Efforts to make housing more accessible and affordable must ultimately endeavour to bring Canadians onside at the grassroots level. A viable plan must not seek to slip through development approvals without the neighbourhood noticing, nor should it ram through major policy overhauls against the wishes of voters only to have them overturned when a new government gets elected on a promise to bring back local control.

An approach that forces through unwanted new developments (both big city towers and new suburban sprawl) is not only politically dead on arrival, it’s inconsistent with the values of a good society.

There are no doubt unethical manifestations of NIMBYism that we should dismiss. Arguments against new developments are often no more than thinly veiled racism, classism and selfishness. But we should not ignore other legitimate concerns. The desire of a community to preserve its heritage, culture and history is legitimate.

An attachment to parkland, greenspace, mature trees and sunlight is legitimate. And yes, a desire to keep one’s surroundings beautiful is legitimate. We need look no further than the recent outrage over plans to “modernize” the Chateau Laurier in Ottawa to understand that Canadians want to keep their traditional buildings attractive. It is not snobbish or immoral to want your neighbourhood to look and feel good.

More practically speaking, incumbent homeowners do not want to see the value of their homes erode. This challenge is harder to confront but confront it we must. The Liberal government has sought to indulge Canada’s baby boomer homeowners by denying the realities of the need for more housing supply. I can’t say I blame the government for worrying about messing with what is effectively the retirement savings of much of our population. But increasing housing supply must not necessarily erode home values across the board. While an increase in supply would certainly take some of the heat out of the market (after all, that’s the whole point), we know that at the local level, development can sometimes add value to incumbent properties, often many times over.

What is clear is that any approach that dismisses concerns about local neighbourhood character or eroding home values for current owners is both politically and morally unpalatable. So, is there a better way?

It is worth looking to the United Kingdom which, while different on the details for a number of reasons, is confronting a fundamentally similar housing supply and accessibility challenge. As part of an attempt to further solidify a new voting coalition of working-class Conservative voters, Prime Minister Boris Johnson and his government have been re-thinking planning rules to encourage more development.

They issued a white paper to explore options and are in the midst of grappling with political opposition from their own party’s benches. Foreseeing the challenge of this political opposition, British think tank Policy Exchange put out a paper called Strong Suburbs earlier this year to try to promote politically viable policy change.

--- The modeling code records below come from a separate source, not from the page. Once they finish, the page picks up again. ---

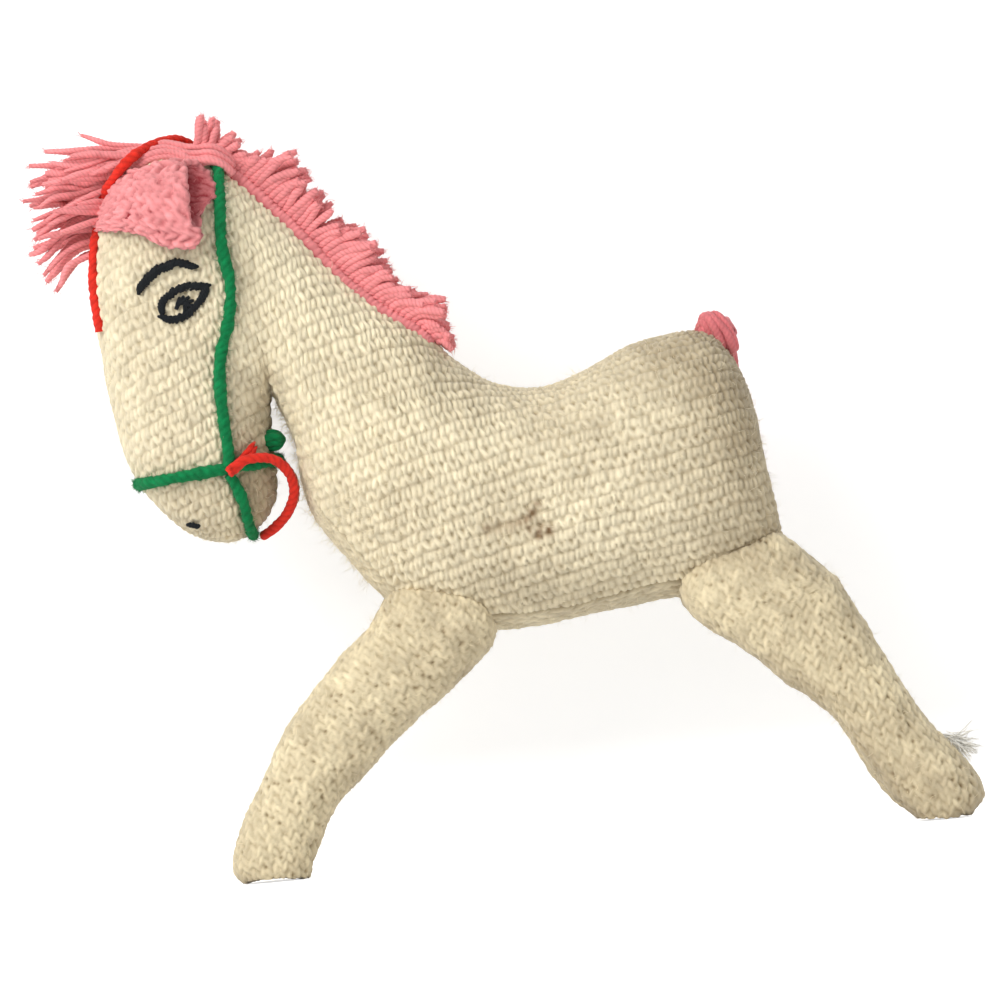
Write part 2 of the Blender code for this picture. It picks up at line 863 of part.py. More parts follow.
def ear_ring(place, height_share, wall, side):
    """One outline across the ear: up its inner face against the head, then down its outer face."""
    axis = nod_axis()
    x = axis.x + ear_length * (ear_mouth_share - place)
    centre_z = axis.z + ear_height * (ear_centre_shares[0] * (1 - place) + ear_centre_shares[1] * place)
    half_height = max(ear_height / 2 * height_share - wall, probe_step_share * ear_height)
    bulge = max(ear_bulge * height_share - wall, 0.0)
    ring = []
    for k in range(ear_side_steps):
        angle = math.pi * (1 - k / (ear_side_steps - 1))
        z = centre_z + half_height * math.cos(angle)
        ring.append(Vector((x, side * (ear_root_y(x, z) + wall), z)))
    for k in range(ear_side_steps):
        angle = math.pi * k / (ear_side_steps - 1)
        z = centre_z + half_height * math.cos(angle)
        skin = 0.0 if wall else ear_wall
        y = ear_root_y(x, z) + wall + skin + bulge * math.sin(angle)
        ring.append(Vector((x, side * y, z)))
    return ring


def ear_hinge(side):
    axis = nod_axis()
    x = axis.x + ear_length * ear_mouth_share
    z = axis.z + ear_height * (ear_centre_shares[0] + 0.5)
    return Vector((x, side * ear_root_y(x, z), z))


def make_ears():
    for name, side in (("ear_left", -1), ("ear_right", 1)):
        outer = [ear_ring(place, share, 0.0, side) for place, share in ear_station_shares]
        inner = [ear_ring(place, share, ear_wall, side) for place, share in ear_hollow_shares]
        link(name, cup_loft(name, outer, inner), pink, ear_hinge(side))


# Mane, forelock and tail


def plume(name, stations, thickness, slot, depth, origin):
    """A comb of locks: (root, tip) stations in the middle plane, thick at the roots and thin at the tips."""
    half = thickness / 2
    rings = []
    for root, tip in stations:
        out = (tip - root).normalized()
        body = (tip - root).length
        groove = root + out * depth
        outline = [(root, half), (root, slot), (groove, slot), (groove, -slot), (root, -slot), (root, -half)]
        middle = root + out * body / 2
        edge = min(tuft_edge / 2, half)
        outline += [(middle, -half), (tip, -edge), (tip, edge), (middle, half)]
        rings.append([Vector((p.x, y, p.z)) for p, y in outline])
    return link(name, closed_loft(name, rings), pink, origin)


def lock_tips(roots, rows, length):
    """Tips for roots spaced along a hairline, each second one drawn in to part the locks."""
    stations = []
    last = len(roots) - 1
    for k, root in enumerate(roots):
        share = k / last
        i = max(n for n in range(len(rows) - 1) if rows[n][0] <= share)
        f = (share - rows[i][0]) / (rows[i + 1][0] - rows[i][0])
        lean = math.radians(rows[i][1] + (rows[i + 1][1] - rows[i][1]) * f)
        reach = length * (rows[i][2] + (rows[i + 1][2] - rows[i][2]) * f)
        if k % 2:
            reach *= lock_valley_share
        out = Vector((math.sin(lean), 0, math.cos(lean)))
        stations.append((root, root + out * reach))
    return stations


def crest_roots(count):
    """Points along the hairline, over the back of the head and down the crest of the neck."""
    ribs = body_ribs()
    last_rib = len(ribs) - 2
    join = Vector((spline(ribs, last_rib)[0], 0, spline(ribs, last_rib)[1])) - nod_axis()
    join_angle = math.degrees(math.atan2(join.x, join.z))
    route = []
    steps = 2 * count
    for k in range(steps + 1):
        degrees = mane_first_angle + (join_angle - mane_first_angle) * k / steps
        route.append(round_point(degrees, cheek_radius))
    for k in range(1, steps + 1):
        top_x, _, _, _, _ = spline(ribs, last_rib + (mane_last_rib_share - last_rib) * k / steps)
        top_z = spline(ribs, last_rib + (mane_last_rib_share - last_rib) * k / steps)[1]
        route.append(Vector((top_x, 0, top_z)))
    return evenly(route, count)


def evenly(route, count):
    """A route read again at even steps along its length."""
    lengths = [0.0]
    for a, b in zip(route, route[1:]):
        lengths.append(lengths[-1] + (b - a).length)
    found = []
    for k in range(count):
        want = lengths[-1] * k / (count - 1)
        i = max(n for n in range(len(route) - 1) if lengths[n] <= want)
        f = (want - lengths[i]) / (lengths[i + 1] - lengths[i])
        found.append(route[i].lerp(route[i + 1], min(f, 1.0)))
    return found


def lifted(roots):
    """Roots raised off the skin along the outward side of their route."""
    raised = []
    for k, root in enumerate(roots):
        along = (roots[min(k + 1, len(roots) - 1)] - roots[max(k - 1, 0)]).normalized()
        out = Vector((-along.z, 0, along.x))
        if out.dot(root - nod_axis()) < 0:
            out = -out
        raised.append(root + out * joint_gap)
    return raised


def make_mane():
    roots = lifted(crest_roots(mane_stations))
    stations = lock_tips(roots, mane_lock_shares, mane_length)
    plume("mane", stations, mane_thickness, 0.0, 0.0, withers_point())


def make_forelock():
    rim = [p for p, _ in head_rim()]
    route = [rim[-1], rim[0], rim[1], rim[2]]
    roots = lifted(evenly(route, forelock_stations))
    stations = lock_tips(roots, forelock_lock_shares, forelock_length)
    slot = red_radius + green_standoff
    depth = slot + slot
    plume("forelock", stations, forelock_thickness, slot, depth, nod_axis())


def make_tail():
    route = []
    for degrees, girth in tail_route_shares:
        turn = 2 * math.pi - math.radians(degrees)
        lift = tail_radius + tail_standoff
        route.append((*sunk_point(tail_rib_share, turn, -lift, False, 0.0), girth))
    last = len(route) - 1
    count = 2 * last + 1
    rings = []
    for k in range(count):
        t = k * last / (count - 1)
        x, y, z, girth = spline(route, t)
        ahead = Vector(spline(route, min(t + probe_step_share, last))[:3])
        behind = Vector(spline(route, max(t - probe_step_share, 0))[:3])
        along = (ahead - behind).normalized()
        side = along.cross(Vector((1, 0, 0))).normalized()
        other = along.cross(side)
        ring = []
        for s in range(tail_sides):
            angle = 2 * math.pi * s / tail_sides
            reach = side * math.cos(angle) + other * math.sin(angle)
            ring.append(Vector((x, y, z)) + reach * tail_radius * girth)
        rings.append(ring)
    link("tail", closed_loft("tail", rings), pink, Vector(route[0][:3]))


# Bridle


def cord(name, route, radius, colour, closed=False):
    """A round cord along a smooth curve through its route."""
    spacing = spacing_in_diameters * 2 * radius
    rows = [tuple(p) for p in route]
    if closed:
        rows = [rows[-1], *rows, rows[0], rows[1]]
    dense = []
    first, last = (1, len(rows) - 2) if closed else (0, len(rows) - 1)
    for k in range((last - first) * cord_samples_per_span + 1):
        dense.append(Vector(spline(rows, first + k / cord_samples_per_span)))
    length = sum((b - a).length for a, b in zip(dense, dense[1:]))
    count = max(round(length / spacing), 3)
    points = evenly(dense, count + 1)
    if closed:
        points = points[:-1]
    data = bpy.data.curves.new(name, "CURVE")
    data.dimensions = "3D"
    data.bevel_depth = radius
    data.bevel_resolution = bevel_steps
    data.use_fill_caps = True
    path = data.splines.new("POLY")
    path.points.add(len(points) - 1)
    for place, point in zip(path.points, points):
        place.co = (*(point - nod_axis()), 1.0)
    path.use_cyclic_u = closed
    made = link(name, data, colour)
    made.location = nod_axis()
    return made


def mirrored(points):
    return [Vector((p.x, -p.y, p.z)) for p in points]


def make_cheek_straps():
    """One green cord from the noseband up the left cheek, over the poll and down the right."""
    off = green_radius + green_standoff
    axis, half_width = head_line(0)
    edge = round_point(poll_crossing_angle, cheek_radius)
    side = [over_edge(axis, edge, half_width, off, d) for d in poll_crossing_steps]
    for x_share, z_share in cheek_strap_shares:
        place = head_place(x_share, z_share)
        place.y = -(head_half_width(place.x, place.z) + off)
        side.append(place)
    cord("cheek_straps", list(reversed(side)) + mirrored(side[1:]), green_radius, green)


def make_noseband():
    """A green ring round the muzzle."""
    off = green_radius + green_standoff
    front = head_place(noseband_shares[0], noseband_shares[1])
    back = head_place(noseband_shares[2], noseband_shares[3])
    centre = (front + back) / 2
    along = (back - front) / 2
    middle = head_line(len(head_line_shares) - 1)[0]
    half_width = head_half_width(middle.x, centre.z)
    route = []
    for k in range(noseband_points):
        angle = 2 * math.pi * k / noseband_points
        reach = signed_power(math.cos(angle), 2 / head_power)
        point = centre + along.normalized() * (along.length + off) * reach
        point.y = (half_width + off) * signed_power(math.sin(angle), 2 / head_power)
        route.append(point)
    cord("noseband", route, green_radius, green, closed=True)


def make_mouth_strap():
    """A green cord from the noseband down past the mouth and under the chin."""
    off = green_radius + green_standoff
    centre, half_width = head_line(len(head_line_shares) - 1)
    edge = head_place(*mouth_strap_edge_shares)
    side = [over_edge(centre, edge, half_width, off, d) for d in mouth_crossing_steps]
    place = head_place(*mouth_strap_top_shares)
    place.y = -(head_half_width(place.x, place.z) + off)
    side.append(place)
    cord("mouth_strap", list(reversed(side)) + mirrored(side[1:]), green_radius, green)


def make_face_strap():
    """A red cord down the middle of the forehead and face."""
    off = red_radius + red_standoff
    rim = [round_point(degrees, cheek_radius) for degrees in (*face_strap_angles, cheek_first_angle)]
    rim += [p for p, _ in head_rim()][:face_strap_last]
    route = []
    for k, point in enumerate(rim):
        along = (rim[min(k + 1, len(rim) - 1)] - rim[max(k - 1, 0)]).normalized()
        out = Vector((-along.z, 0, along.x))
        if out.dot(point - nod_axis()) < 0:
            out = -out
        route.append(point + out * off)
    cord("face_strap", route, red_radius, red)


def make_rein():
    """A red cord loop from one end of the noseband, behind the chin, to the other."""
    side = []
    for x_share, z_share, y_share in rein_route_shares:
        place = head_place(x_share, z_share)
        place.y = -y_share * head_width / 2
        side.append(place)
    cord("rein", side + mirrored(list(reversed(side[:-1]))), red_radius, red)


def make_knot():
    """A knot of the green yarn, in the hollow behind the jaw."""
    centre = head_place(knot_shares[0], knot_shares[1])
    centre.y = -knot_shares[2] * head_width / 2
    work = bmesh.new()
    bmesh.ops.create_icosphere(work, subdivisions=2, radius=knot_radius)
    data = bpy.data.meshes.new("throat_knot")
    work.to_mesh(data)
    work.free()
    data.transform(Matrix.Translation(centre))
    data.shade_smooth()
    link("throat_knot", data, green, nod_axis())


def make_fray():
    """The frayed end of white yarn that stands out behind the left hind fetlock."""
    rows, _ = leg_rows(False, 0.0)
    heels = [Vector((x - half_x, 0, z - half_z)) for x, z, half_x, half_z, _, _ in rows]
    root = heels[fray_rib]
    root.y = -leg_spacing / 2 - rows[fray_rib][5]
    along = (heels[fray_rib + 1] - heels[fray_rib - 1]).normalized()
    out = Vector((-along.z, 0, along.x))
    side = out.cross(Vector((0, 1, 0))).normalized()
    rings = []
    for share, girth in fray_girth_shares:
        centre = root + out * (joint_gap + fray_length * share)
        ring = []
        for k in range(fray_sides):
            angle = 2 * math.pi * k / fray_sides
            reach = side * math.cos(angle) + Vector((0, 1, 0)) * math.sin(angle)
            ring.append(centre + reach * fray_radius * girth)
        rings.append(ring)
    link("fetlock_fray", closed_loft("fetlock_fray", rings), white_yarn, hinge_point(False, True))


def main():
    clear_scene()
    body = make_body()
    make_head()
    pocket = turned("head_pocket", nod_axis(), cheek_radius, head_width / 2, head_power, joint_gap)
    for name, solid in body.items():
        if name.startswith("neck"):
            cut(solid, [pocket])
    cutters = make_legs()
    cut(body["trunk_panel_left"], cutters["left"])
    cut(body["trunk_panel_right"], cutters["right"])
    for name in ("trunk_gusset", "trunk_stuffing"):
        cut(body[name], cutters["left"] + cutters["right"])
    make_ears()
    make_mane()
    make_forelock()
    make_tail()
    make_cheek_straps()
    make_noseband()
    make_mouth_strap()
    make_face_strap()
    make_rein()
    make_knot()
    make_fray()


main()
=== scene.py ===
import math

import bpy
import numpy as np
from mathutils import Matrix, Vector
from mathutils.bvhtree import BVHTree


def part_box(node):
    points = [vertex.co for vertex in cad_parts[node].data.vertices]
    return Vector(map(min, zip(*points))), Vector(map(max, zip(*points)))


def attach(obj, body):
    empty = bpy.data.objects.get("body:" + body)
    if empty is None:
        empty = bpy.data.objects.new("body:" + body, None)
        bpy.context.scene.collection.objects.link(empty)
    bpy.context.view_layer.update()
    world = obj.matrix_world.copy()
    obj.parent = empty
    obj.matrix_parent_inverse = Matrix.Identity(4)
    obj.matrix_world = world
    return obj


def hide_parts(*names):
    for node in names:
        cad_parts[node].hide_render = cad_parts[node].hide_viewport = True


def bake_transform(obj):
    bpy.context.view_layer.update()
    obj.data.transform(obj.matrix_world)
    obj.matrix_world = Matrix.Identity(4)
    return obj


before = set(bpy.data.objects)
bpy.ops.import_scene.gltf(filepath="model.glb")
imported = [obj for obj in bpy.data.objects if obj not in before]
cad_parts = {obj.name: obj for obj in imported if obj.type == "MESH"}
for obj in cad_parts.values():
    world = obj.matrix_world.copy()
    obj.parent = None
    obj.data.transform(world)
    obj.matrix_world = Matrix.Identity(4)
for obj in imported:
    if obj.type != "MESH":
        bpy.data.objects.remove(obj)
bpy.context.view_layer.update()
chance = np.random.default_rng(7)
print("frame loaded")

# Number helpers


def readRows(rows, places):
    # The rows of a table read at fractional places, on smooth curves through them
    rows = np.asarray(rows, float)
    places = np.clip(np.atleast_1d(np.asarray(places, float)), 0, len(rows) - 1)
    i = np.minimum(places.astype(int), len(rows) - 2)
    f = (places - i)[:, None]
    here, after = rows[i], rows[i + 1]
    slopeHere = (after - rows[np.maximum(i - 1, 0)]) / 2
    slopeAfter = (rows[np.minimum(i + 2, len(rows) - 1)] - here) / 2
    start = here * (1 - f) ** 2 * (1 + 2 * f) + slopeHere * f * (1 - f) ** 2
    return start + after * f**2 * (3 - 2 * f) - slopeAfter * f**2 * (1 - f)


def pathLengths(points):
    steps = np.linalg.norm(np.diff(points, axis=0), axis=1)
    return np.concatenate([[0.0], np.cumsum(steps)])


def spaced(line, wanted):
    # A line of points read again at given lengths along it
    lengths = pathLengths(line)
    return np.stack([np.interp(wanted, lengths, axis) for axis in line.T], axis=1)


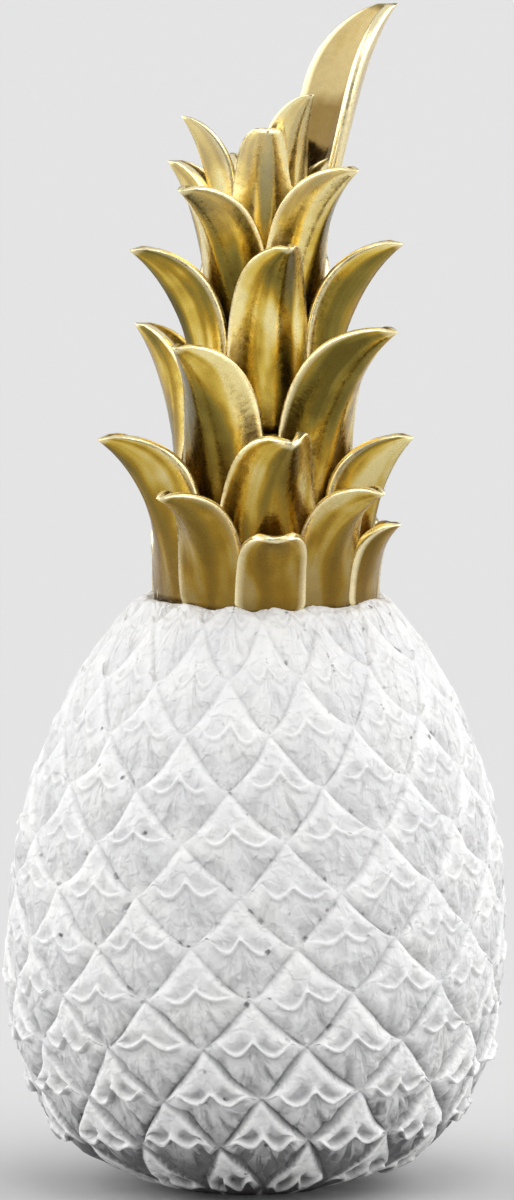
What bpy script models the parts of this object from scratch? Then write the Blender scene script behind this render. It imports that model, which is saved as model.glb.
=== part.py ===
"""A decorative pineapple: a scaly fruit body with a crown of curled leaves on top."""
import math

import bmesh
import bpy
from mathutils import Vector
from mathutils.geometry import delaunay_2d_cdt

MM = 0.001

# Overall placing, in millimetres: the foot centre is the origin, +Z is up and -Y is the front
BODY_LEAN = 0.0193
CROWN_AXIS_X = 2.5
SEAT_HEIGHT = 111.6

# Turned form of the fruit over the scale lips: height and radius, with one ring beyond each flat
BODY_PROFILE = (
    (-9.0, 5.0),
    (0.0, 15.2),
    (1.9, 21.8),
    (3.8, 27.1),
    (6.1, 31.8),
    (9.5, 36.4),
    (13.7, 40.0),
    (20.9, 43.6),
    (30.4, 46.4),
    (41.8, 47.7),
    (53.2, 47.6),
    (64.6, 46.5),
    (76.0, 44.1),
    (85.5, 41.0),
    (95.0, 36.6),
    (102.6, 32.0),
    (108.3, 27.6),
    (112.5, 24.0),
    (126.0, 10.0),
)

# Two families of spiral grooves cross and leave diamond-shaped scales between them
LEFT_SPIRALS = 14
RIGHT_SPIRALS = 15
UP_TURN = 10.77
UP_RISE = 10.12
DOWN_TURN = (360.0 - LEFT_SPIRALS * UP_TURN) / RIGHT_SPIRALS
DOWN_FALL = LEFT_SPIRALS * UP_RISE / RIGHT_SPIRALS
FIRST_TURN = -3.0
FIRST_HEIGHT = 51.9
LATTICE_LOW = -8.0
LATTICE_HIGH = 122.0

# One scale, across and up its diamond from -1 to 1, then height: a rim set in from the grooves, a raised
# lip of two lobes with a peak between them, and the step under the lobes
SCALE_CORNERS = ((0.0, 1.0), (-1.0, 0.0), (0.0, -1.0), (1.0, 0.0))
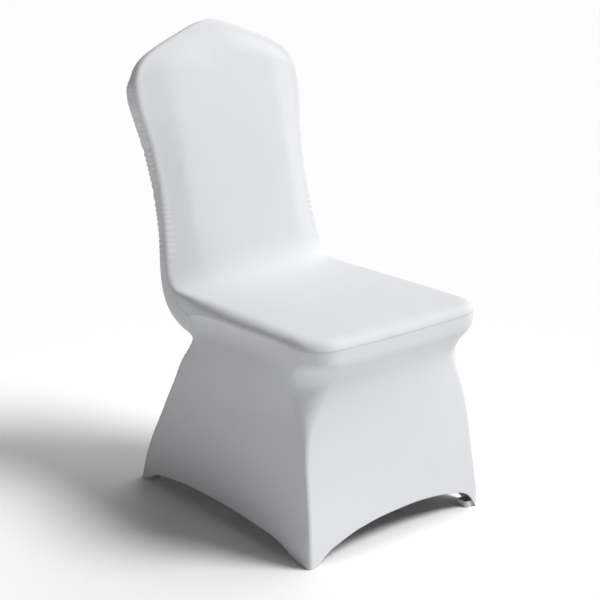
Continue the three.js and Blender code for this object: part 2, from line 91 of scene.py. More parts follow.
# Seat from the back forward to its rounded front corner, laid out as the table above.
SEAT = named_rows("face middle seam half reach", [
    ((120, 446), (75, 452.5), (120, 418), 216, 21),
    ((70, 446.5), (35, 453), (70, 423), 219.5, 24),
    ((15, 446.5), (-8, 453), (15, 425.5), 221.5, 26),
    ((-45, 446.5), (-55, 453), (-45, 427), 222, 26),
    ((-105, 446.5), (-108, 452), (-105, 428), 222, 26),
    ((-155, 446), (-158, 450), (-155, 428), 221.5, 26),
    ((-190, 445.5), (-198, 447.5), (-190, 428), 222, 26),
    ((-213, 445), (-222, 445), (-231, 427.5), 213.4, 26),
])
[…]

The paper explores a very specific idea: empowering incumbent homeowners at the local street level to opt into their own gentle densification. This means that a majority of homeowners on an individual street in a suburban community in England could decide to welcome multi-family, multi-floor terrace homes (think beautiful brownstone walk-ups more common on the streets in Paris and London) instead of single-family bungalows, adding value to their properties and multiplying housing availability in their community.

Streets would be empowered to opt in with some constraints placed on height (in consideration of neighbouring streets) and homeowners would be encouraged to apply design and beauty stipulations for developers, avoiding styles that would ruin the look and feel of the community. The paper uses economic modelling to make the case that incumbents would see the values of their property increase, encouraging more and more streets to opt in, thus significantly increasing the overall supply of housing in the country.

There are no doubt challenges with this model and the devil may well be in the details. But it is well past time that Canada start exploring options like the one outlined in this paper.

Our housing discussion still naively assumes we must either ignore the problem and tinker at the margins or grit our teeth and gear up for a big fight to ram through new planning and zoning rules which would be stopped or reversed when voters inevitably put up a fight.

Canada’s nascent YIMBY movement is encouraging and as others have pointed out, the number of voters who cannot afford homeownership is growing. Now we must confront the political challenge, painting a picture for Canadians who own homes and for Canadians who do not, of what a better future with more plentiful, beautiful housing could look like and how we might get there.